Пролог
«Фотографы не знают, что являются агентами смерти. Фото — это способ, каким наше время принимает в себя Смерть».
«Фотография придает смерти все внешние признаки жизни».
Ролан Барт, «Camera Lucida: Reflections on Photography»
Клементина любила говорить: «В один из печальных дней все мы окажемся в могиле, но наши снимки останутся жить после нас». Но она забыла подчеркнуть, что после нас, в физическом нашем воплощении, остаются не только дагеротипы, но и кое-что иное.
Некогда я, Элоиза Монтгомери, была натурой цельной и скептически настроенной. Каждое жизненное явление виделось мне с рациональной стороны и имело посильное разуму объяснение. Ничто, казалось, не способно пошатнуть моей веры в логическое начало естества. И все же...
Однажды меня раскололи надвое, и все то, что я так привыкла пропускать сквозь внутреннего привратника-материалиста, вдруг обратилось в дым.
Невольно я стала свидетелем чего-то совершенно противоестественного, перевернувшего мою жизнь вверх дном. И покуда руки меня слушаются, а голос разума еще не притупился, я хочу поведать свою историю, чтобы вы убедились: даже когда нам кажется, что мы совершенно одни — мы вовсе не одни.
За нами неусыпно следят те, кто не успел отыскать дорогу в мир загробный, посмертный. Как знать, возможно прямо сейчас за вашей спиной стоит некто, кого вы раньше могли называть бабушкой, отцом или младшим братом, столь скоро оставившим земной мир, и смиренно ждет, пока вы обратите на них свой взор.
Позволит ли читатель дать ему совет? К тем речам, что мертвые могут нашептывать вам на ухо, лучше всего прислушаться: порой мертвым известно куда больше, чем живым.
Часть I
Я была некрасива, безнадежно некрасива. Еще в юности мое лицо оказалось обезображено оспой, навсегда лишив меня девичьей привлекательности и нежной бархатистой кожи. Оспа накинулась на меня внезапно и яростно с каким-то сезонным поветрием и уложила в постель на две с половиной недели. Неожиданно для многих болезнь не щадила меня, в отличие от других счастливчиков в те годы; организм будто не хотел бороться с заразой и быстро слабел. Однако, не без помощи опытного семейного врача, я таки встала на ноги и с той поры решительно уверовала, что жизнь дала мне второй шанс неспроста: я просто обязана была посвятить себя всю чему-то новому. Я должна была измениться сама или изменить мир вокруг себя.
И я решила поступить на курс дагеротипии. Мне выпал шанс учиться фотографическому искусству у самой Клементины Гаварден[1] — женщины, стоявшей у истоков нового фотоискусства. Это было востребованное направление, в котором я с удовольствием обрела себя новую.

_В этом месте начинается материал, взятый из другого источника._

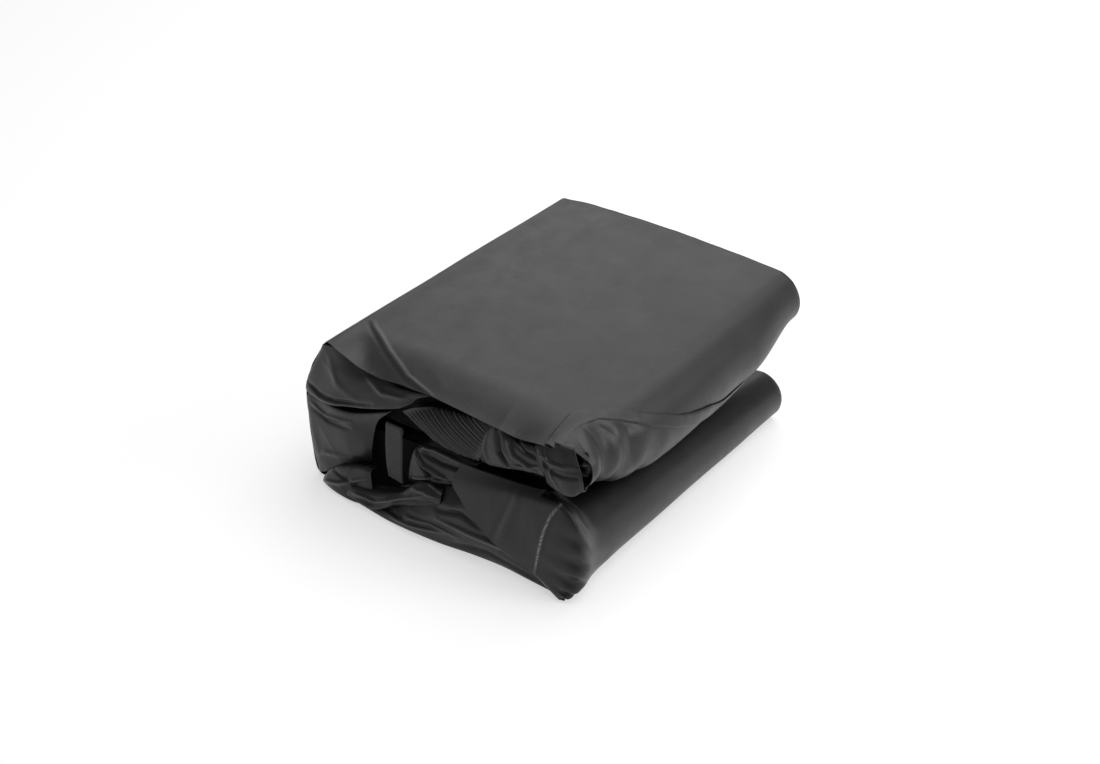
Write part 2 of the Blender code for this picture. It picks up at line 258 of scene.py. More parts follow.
def leatherette(name, base, rough, shine, grain=0.35):
    """Coated synthetic leather: pebbled grain, mottling, scuffs that dull the sheen, paler rubbed creases
    that are also a painted highlight, and painted shade in hollows and concave creases.
    """
    mat, tree, shader = nodes_of(name)
    place = tree.nodes.new("ShaderNodeTexCoord").outputs["Object"]
    mottle = texture(tree, place, "ShaderNodeTexNoise", Scale=14.0, Detail=4.0, Roughness=0.6)
    fine = texture(tree, place, "ShaderNodeTexNoise", Scale=420.0, Detail=3.0, Roughness=0.7)
    pebble = texture(tree, place, "ShaderNodeTexVoronoi", feature="SMOOTH_F1", Scale=950.0, Smoothness=0.6)
    broad = colour_ramp(tree, mottle.outputs["Fac"], grey(0.90), grey(1.08), 0.3, 0.7)
    speck = colour_ramp(tree, fine.outputs["Fac"], grey(0.93), grey(1.06), 0.3, 0.7)
    tone = add(tree, "ShaderNodeRGB")
    tone.outputs[0].default_value = (*base, 1.0)
    shade = multiply(tree, multiply(tree, tone.outputs[0], broad.outputs["Color"]), speck.outputs["Color"])
    # Painted shade and rubbing: concave creases and hollows are darkened as shade, sharp ridges are paler as
    # rubbed coating.
    ridges = tree.nodes.new("ShaderNodeNewGeometry").outputs["Pointiness"]
    ridge_rubbing_and_painted_hollow_shade = colour_ramp(tree, ridges, grey(0.45), grey(1.5), 0.44, 0.58)
    ridge_rubbing_and_painted_hollow_shade.color_ramp.elements.new(0.5).color = grey(1.0)
    # Painted shade: ambient occlusion darkens the base colour in folds and recesses.
    hollow = add(tree, "ShaderNodeAmbientOcclusion", Distance=0.045)
    hollow.samples = 8
    painted_cavity_shade = colour_ramp(tree, hollow.outputs["AO"], grey(0.12), grey(1.0), 0.15, 0.8)
    shade = multiply(tree, shade, painted_cavity_shade.outputs["Color"])
    # Paler line along hard creases: rubbed coating and a painted highlight, mixed towards light grey.
    wear_and_highlight = tree.nodes.new("ShaderNodeAttribute")
    wear_and_highlight.attribute_name = "wear_and_highlight"
    paler = tree.nodes.new("ShaderNodeMix")
    paler.data_type = "RGBA"
    tree.links.new(wear_and_highlight.outputs["Fac"], paler.inputs["Factor"])
    tree.links.new(multiply(tree, shade, ridge_rubbing_and_painted_hollow_shade.outputs["Color"]), paler.inputs["A"])
    paler.inputs["B"].default_value = (0.30, 0.30, 0.305, 1.0)
    tree.links.new(paler.outputs["Result"], shader.inputs["Base Color"])
    scuff = texture(tree, place, "ShaderNodeTexNoise", Scale=38.0, Detail=6.0, Roughness=0.65)
    gloss = colour_ramp(tree, scuff.outputs["Fac"], grey(rough - 0.05), grey(rough + 0.08), 0.3, 0.75)
    tree.links.new(gloss.outputs["Color"], shader.inputs["Roughness"])
    shader.inputs["Specular IOR Level"].default_value = shine
    first = bump_on(tree, shader, scuff.outputs["Fac"], 0.18, 0.0012)
    bump_on(tree, shader, pebble.outputs["Distance"], grain, 0.0003, first)
    return mat


def woven(name, base, pitch, rough=0.85, strength=0.6):
    """Plain-woven cloth: crossing threads on UVs that are in metres."""
    mat, tree, shader = nodes_of(name)
    uv = tree.nodes.new("ShaderNodeUVMap")
    split = tree.nodes.new("ShaderNodeSeparateXYZ")
    tree.links.new(uv.outputs["UV"], split.inputs[0])

    def wave(axis, offset):
        scaled = add(tree, "ShaderNodeMath", operation="MULTIPLY_ADD")
        tree.links.new(split.outputs[axis], scaled.inputs[0])
        scaled.inputs[1].default_value = 2 * math.pi / pitch
        scaled.inputs[2].default_value = offset
        sine = add(tree, "ShaderNodeMath", operation="SINE")
        tree.links.new(scaled.outputs[0], sine.inputs[0])
        return sine.outputs[0]

    crossing = add(tree, "ShaderNodeMath", operation="MULTIPLY")
    tree.links.new(wave("X", 0.0), crossing.inputs[0])
    tree.links.new(wave("Y", 0.0), crossing.inputs[1])
    thread = add(tree, "ShaderNodeTexNoise", Scale=600.0, Detail=3.0)
    dirt = add(tree, "ShaderNodeTexNoise", Scale=30.0, Detail=4.0)
    height = add(tree, "ShaderNodeMath", operation="MULTIPLY_ADD")
    tree.links.new(thread.outputs["Fac"], height.inputs[0])
    height.inputs[1].default_value = 0.8
    tree.links.new(crossing.outputs[0], height.inputs[2])
    tone = colour_ramp(tree, crossing.outputs[0], tint(base, 0.72), tint(base, 1.2), 0.1, 0.9)
    broad = colour_ramp(tree, dirt.outputs["Fac"], grey(0.88), grey(1.1), 0.3, 0.7)
    tree.links.new(multiply(tree, tone.outputs["Color"], broad.outputs["Color"]), shader.inputs["Base Color"])
    shader.inputs["Roughness"].default_value = rough
    shader.inputs["Sheen Weight"].default_value = 0.15
    shader.inputs["Sheen Roughness"].default_value = 0.5
    bump_on(tree, shader, height.outputs[0], strength, pitch * 0.25)
    return mat


def moulded(name, base, rough):
    """Moulded plastic with a fine spark-eroded texture and slightly polished, rubbed patches."""
    mat, tree, shader = nodes_of(name)
    place = tree.nodes.new("ShaderNodeTexCoord").outputs["Object"]
    grain = texture(tree, place, "ShaderNodeTexNoise", Scale=1600.0, Detail=2.0)
    broad = texture(tree, place, "ShaderNodeTexNoise", Scale=70.0, Detail=4.0)
    tone = colour_ramp(tree, broad.outputs["Fac"], tint(base, 0.85), tint(base, 1.2), 0.3, 0.7)
    tree.links.new(tone.outputs["Color"], shader.inputs["Base Color"])
    gloss = colour_ramp(tree, broad.outputs["Fac"], grey(rough - 0.06), grey(rough + 0.1), 0.3, 0.7)
    tree.links.new(gloss.outputs["Color"], shader.inputs["Roughness"])
    bump_on(tree, shader, grain.outputs["Fac"], 0.25, 0.0001)
    return mat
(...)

Не обладая более собственной красотой, я находила красоту в других через камеру-обскура и навсегда запечатлевала ее в частицах серебра. В отличие от человеческой кожи, дагеротипу не грозила оспа. Красота преобразовывалась в видимое изображение и обретала форму бессмертия на отполированной пластине.
Конечно, отец с матерью нисколько не обрадовались моему рвению к дагеротипии. По их суждению, мой удел — стать женою богатого эсквайра, Уильяма Комптона, (свадьбу с которым они мне прочили чуть ли не с одиннадцати лет) родить на свет не менее пятерых детей и тем быть довольной. Когда я заявила, что собираюсь арендовать помещение в Сохо и оборудовать там свою студию, отца едва не хватил удар. Возмущению родных не было предела, как и моему стойкому желанию идти напролом и устраивать жизнь так, как того хочется моей мятежной душе.
Вопреки их противостоянию, замуж я так и не вышла, а студия все же открылась, и открылась с апломбом: о «Miroir Magique»[2] написали сразу пять лондонских газет, ибо не каждый день студию открывает молодая женщина-дагеротипист. Вместе с моим ассистентом Луи Саганом (который, заразившись моей мечтой, поехал со мною в Лондон в качестве верного компаньона) мы начали вести свою, поначалу тихую деятельность, но я уже горела изнутри этим делом и страстно желала достичь успеха в обозримом будущем. Возможно, однажды мне улыбнется судьба и к нам заглянет на семейный снимок сам Диккенс с женою и детьми? Вот бы удивились mamá и papá! И что сказали бы, узнав, как я к тому же люблю втайне ото всех надевать в проявочной мужские брюки? (этой привычкой я обзавелась еще в Париже, вдохновившись образом скандальной Жорж Санд.) Знал о том только Луи, который же и одалживал мне их, и все неустанно повторял по-французски: «О, мадемуазель, как они вам идут, как идут!»